> WHAT THE EXERCISE ASKS: The entries below should be output exactly as written.
BEGIN DATA TO USE
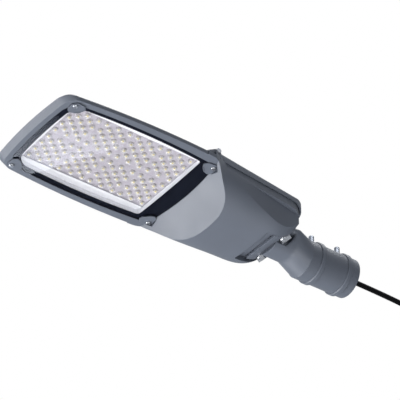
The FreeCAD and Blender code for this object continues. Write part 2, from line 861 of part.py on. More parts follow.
def make_lid():
    low = seam_z + lid_gap
    lid = lid_block(0.0, low, lid_front_x)
    lid = lid.cut(lid_block(lid_wall, low - 1.0, lid_front_x - lid_wall))
    for side in (-1, 1):
        # Corner notch round the hinge lug
        y0, y1 = sorted((side * ear_out, side * lug_out))
        lid = lid.cut(box(lug_foot_x[0] - lug_notch, lid_front_x + 1.0, y0, y1, low - 1.0,
                          lid_edge_z_front + lid_crown))
        x, y = lid_screw_x, side * lid_screw_y
        boss = cyl((x, y, low), (0, 0, 1), lid_boss_d / 2, 20.0)
        lid = lid.fuse(boss.common(lid_block(0.5, low, lid_front_x)))
        lid = lid.cut(cyl((x, y, low - 5.0), (0, 0, 1), lid_screw_d / 2 + 0.1, 60.0))
        lid = lid.cut(cyl((x, y, lid_head_seat()), (0, 0, 1), lid_screw_head_d / 2 + 0.3, 40.0))
        y0, y1 = sorted((side * ear_in, side * ear_out))
        ear = cyl_y(hinge_x, hinge_z, ear_r, y0, y1)
        ear = ear.fuse(box(lid_front_x - 6.0, hinge_x, y0, y1, low + 0.2, hinge_z + ear_r))
        ear = ear.cut(cyl_y(hinge_x, hinge_z, pin_d / 2 + pin_clear, -200, 200))
        lid = lid.fuse(ear)
    return lid


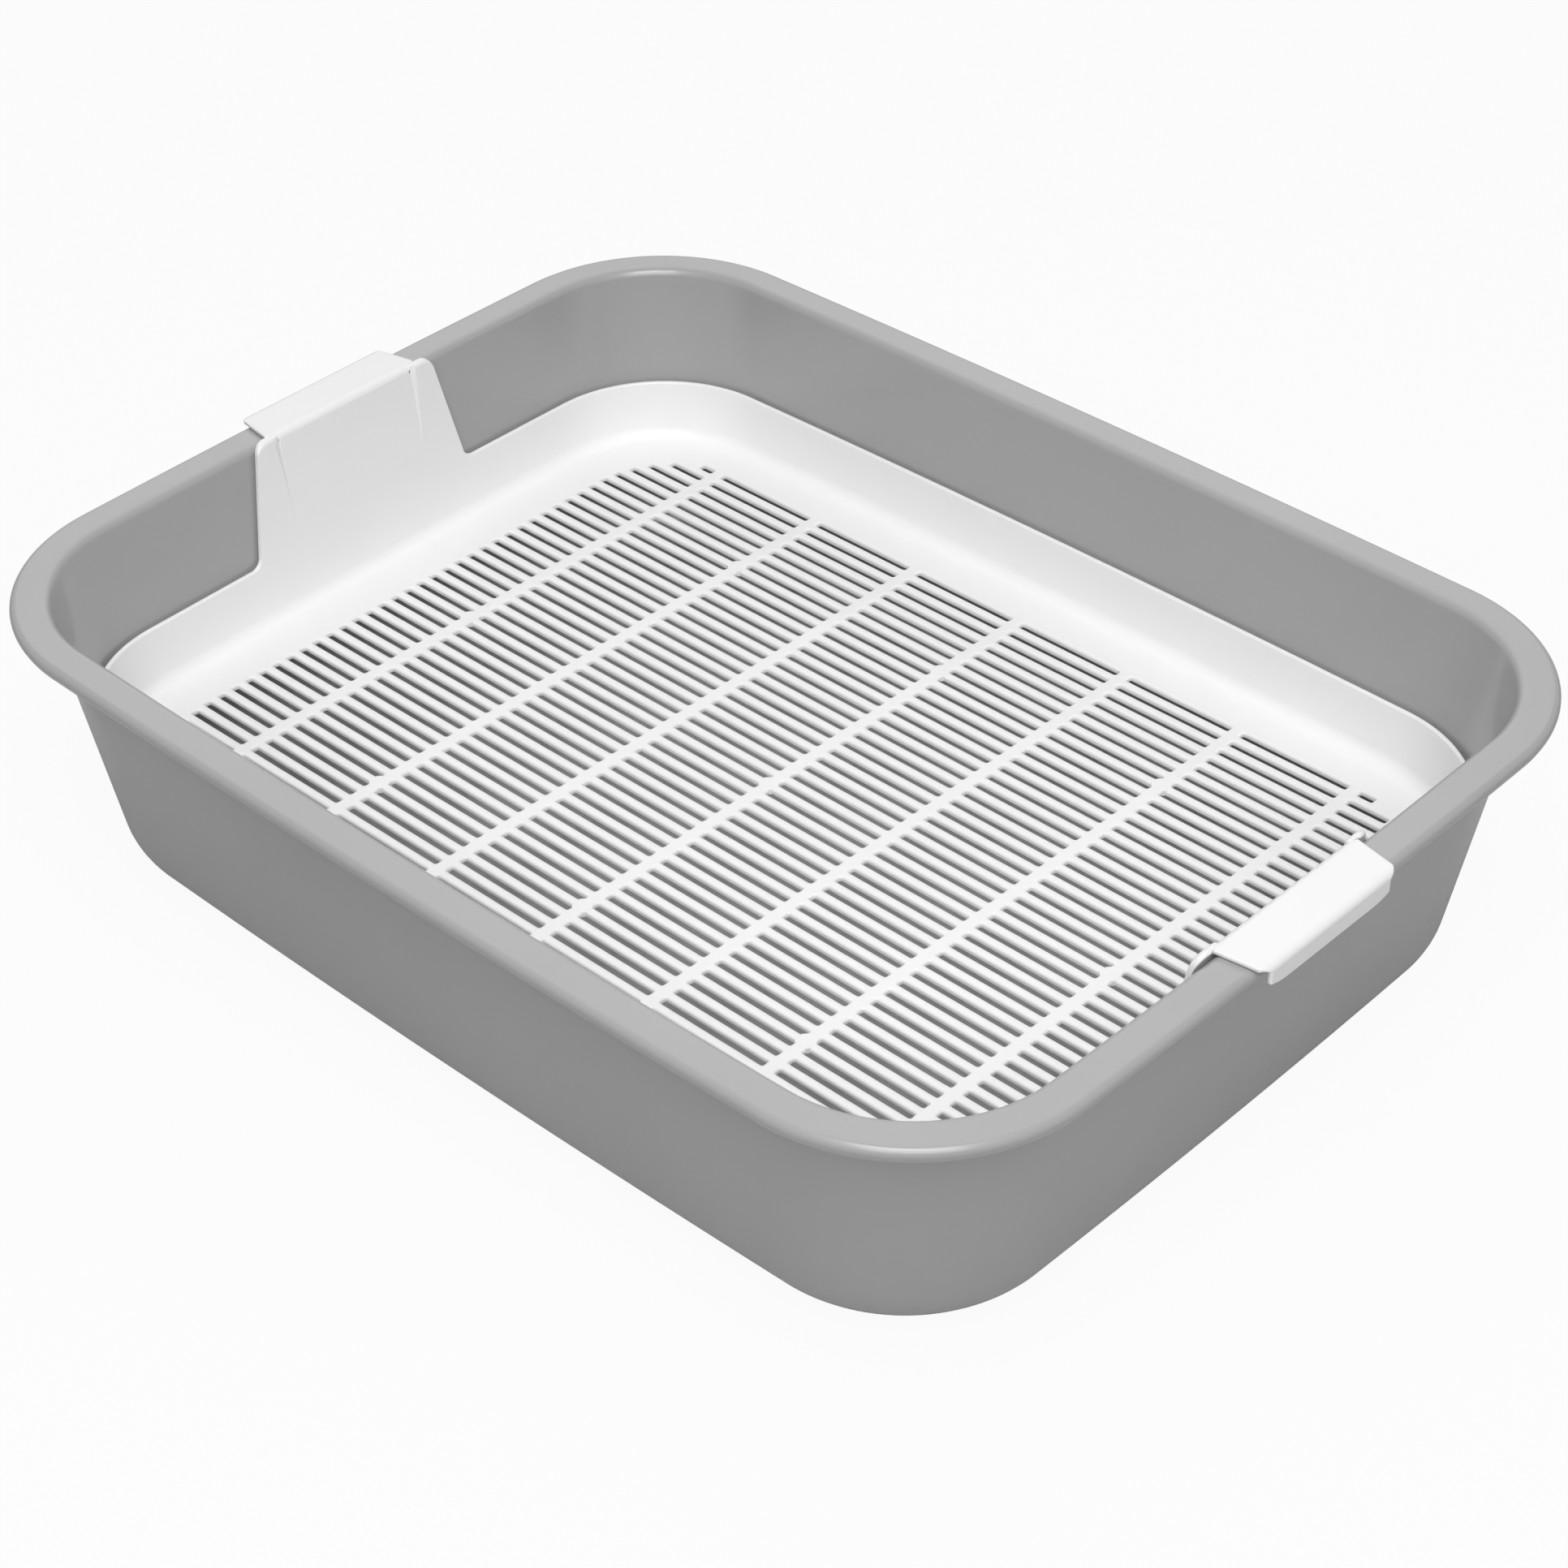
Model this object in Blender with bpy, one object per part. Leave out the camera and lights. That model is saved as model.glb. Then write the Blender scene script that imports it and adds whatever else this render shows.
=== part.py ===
"""Sifting litter box: a deep pan with a broad rim, and a slotted sieve tray that hangs in it by two hooks.

Metres, +X along the box, +Z up, origin under the middle of the pan's base. Outlines are named by their
inset from the edge of the pan's rim and by their height over the base, because every wall of the pan and
of the tray follows the rim in plan.
"""

import math

import bmesh
import bpy
from mathutils import Matrix, Vector

# Pan, overall and in plan
PAN_LENGTH = 0.4779
PAN_WIDTH = 0.3742
PAN_HEIGHT = 0.1122
PAN_CORNER = 0.0712
CORNER_GROWTH = 0.0159
END_BOW = 0.0010
SIDE_BOW = 0.0019

# Pan, section
PAN_WALL = 0.0022
PAN_DRAFT = 0.0146
PAN_FOOT_FILLET = 0.0201
RIM_FLANGE = 0.0145
RIM_FALL = 0.0005
RIM_THICKNESS = 0.0022
RIM_LIP = 0.0060
RIM_OUTER_ROUND = 0.0028
RIM_INNER_ROUND = 0.0033
LIP_EDGE_ROUND = 0.0006

# Sieve tray, section
TRAY_CLEARANCE = 0.0014
TRAY_WALL = 0.0020
TRAY_EDGE_ROUND = 0.0008
TRAY_TOP_DROP = 0.0458
TRAY_FLOOR_DROP = 0.0693
TRAY_FLOOR = 0.0024
TRAY_FILLET = 0.0056

# Slotted floor
SLOT_PITCH = 0.00675
SLOT_WIDTH = 0.0031
SLOT_LEAST_LENGTH = 0.0030
RIB_PITCH = 0.0526
RIB_WIDTH = 0.0053
FIELD_END_BORDER = 0.0207
FIELD_SIDE_BORDER = 0.0164
FIELD_CORNER = 0.0397
PAD_RADIUS = 0.0038
PAD_RISE = 0.0002
PAD_ROWS_APART = 14
PAD_MIDDLE_RIBS = 3
PAD_OUTER_RIBS = 2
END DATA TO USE
> ANSWER FOR THE TASK:
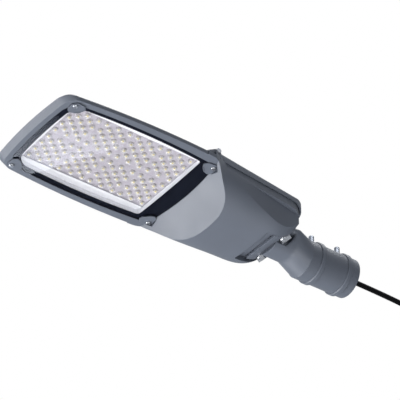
The FreeCAD and Blender code for this object continues. Write part 2, from line 861 of part.py on. More parts follow.
def make_lid():
    low = seam_z + lid_gap
    lid = lid_block(0.0, low, lid_front_x)
    lid = lid.cut(lid_block(lid_wall, low - 1.0, lid_front_x - lid_wall))
    for side in (-1, 1):
        # Corner notch round the hinge lug
        y0, y1 = sorted((side * ear_out, side * lug_out))
        lid = lid.cut(box(lug_foot_x[0] - lug_notch, lid_front_x + 1.0, y0, y1, low - 1.0,
                          lid_edge_z_front + lid_crown))
        x, y = lid_screw_x, side * lid_screw_y
        boss = cyl((x, y, low), (0, 0, 1), lid_boss_d / 2, 20.0)
        lid = lid.fuse(boss.common(lid_block(0.5, low, lid_front_x)))
        lid = lid.cut(cyl((x, y, low - 5.0), (0, 0, 1), lid_screw_d / 2 + 0.1, 60.0))
        lid = lid.cut(cyl((x, y, lid_head_seat()), (0, 0, 1), lid_screw_head_d / 2 + 0.3, 40.0))
        y0, y1 = sorted((side * ear_in, side * ear_out))
        ear = cyl_y(hinge_x, hinge_z, ear_r, y0, y1)
        ear = ear.fuse(box(lid_front_x - 6.0, hinge_x, y0, y1, low + 0.2, hinge_z + ear_r))
        ear = ear.cut(cyl_y(hinge_x, hinge_z, pin_d / 2 + pin_clear, -200, 200))
        lid = lid.fuse(ear)
    return lid


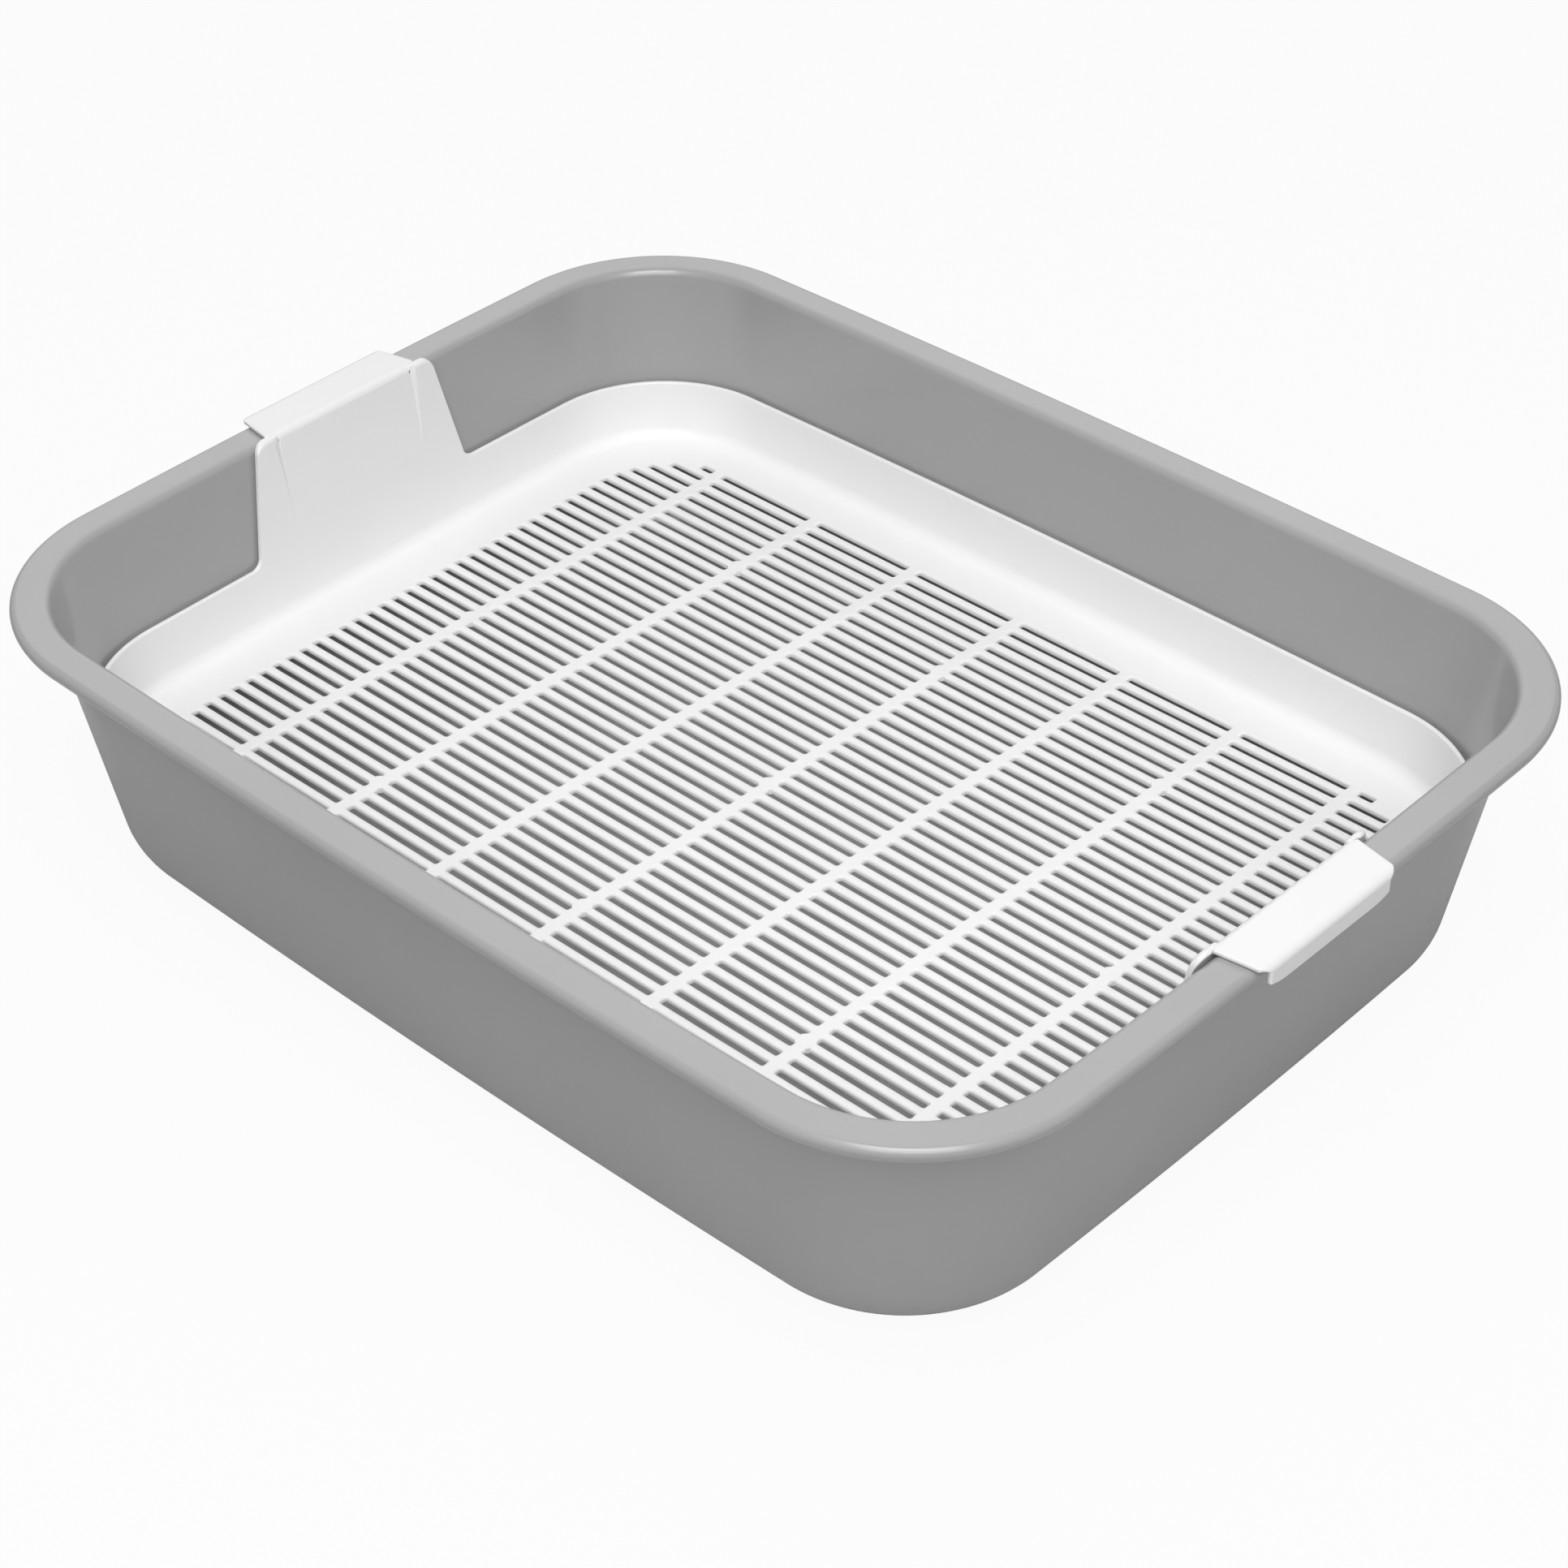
Model this object in Blender with bpy, one object per part. Leave out the camera and lights. That model is saved as model.glb. Then write the Blender scene script that imports it and adds whatever else this render shows.
=== part.py ===
"""Sifting litter box: a deep pan with a broad rim, and a slotted sieve tray that hangs in it by two hooks.

Metres, +X along the box, +Z up, origin under the middle of the pan's base. Outlines are named by their
inset from the edge of the pan's rim and by their height over the base, because every wall of the pan and
of the tray follows the rim in plan.
"""

import math

import bmesh
import bpy
from mathutils import Matrix, Vector

# Pan, overall and in plan
PAN_LENGTH = 0.4779
PAN_WIDTH = 0.3742
PAN_HEIGHT = 0.1122
PAN_CORNER = 0.0712
CORNER_GROWTH = 0.0159
END_BOW = 0.0010
SIDE_BOW = 0.0019

# Pan, section
PAN_WALL = 0.0022
PAN_DRAFT = 0.0146
PAN_FOOT_FILLET = 0.0201
RIM_FLANGE = 0.0145
RIM_FALL = 0.0005
RIM_THICKNESS = 0.0022
RIM_LIP = 0.0060
RIM_OUTER_ROUND = 0.0028
RIM_INNER_ROUND = 0.0033
LIP_EDGE_ROUND = 0.0006

# Sieve tray, section
TRAY_CLEARANCE = 0.0014
TRAY_WALL = 0.0020
TRAY_EDGE_ROUND = 0.0008
TRAY_TOP_DROP = 0.0458
TRAY_FLOOR_DROP = 0.0693
TRAY_FLOOR = 0.0024
TRAY_FILLET = 0.0056

# Slotted floor
SLOT_PITCH = 0.00675
SLOT_WIDTH = 0.0031
SLOT_LEAST_LENGTH = 0.0030
RIB_PITCH = 0.0526
RIB_WIDTH = 0.0053
FIELD_END_BORDER = 0.0207
FIELD_SIDE_BORDER = 0.0164
FIELD_CORNER = 0.0397
PAD_RADIUS = 0.0038
PAD_RISE = 0.0002
PAD_ROWS_APART = 14
PAD_MIDDLE_RIBS = 3
PAD_OUTER_RIBS = 2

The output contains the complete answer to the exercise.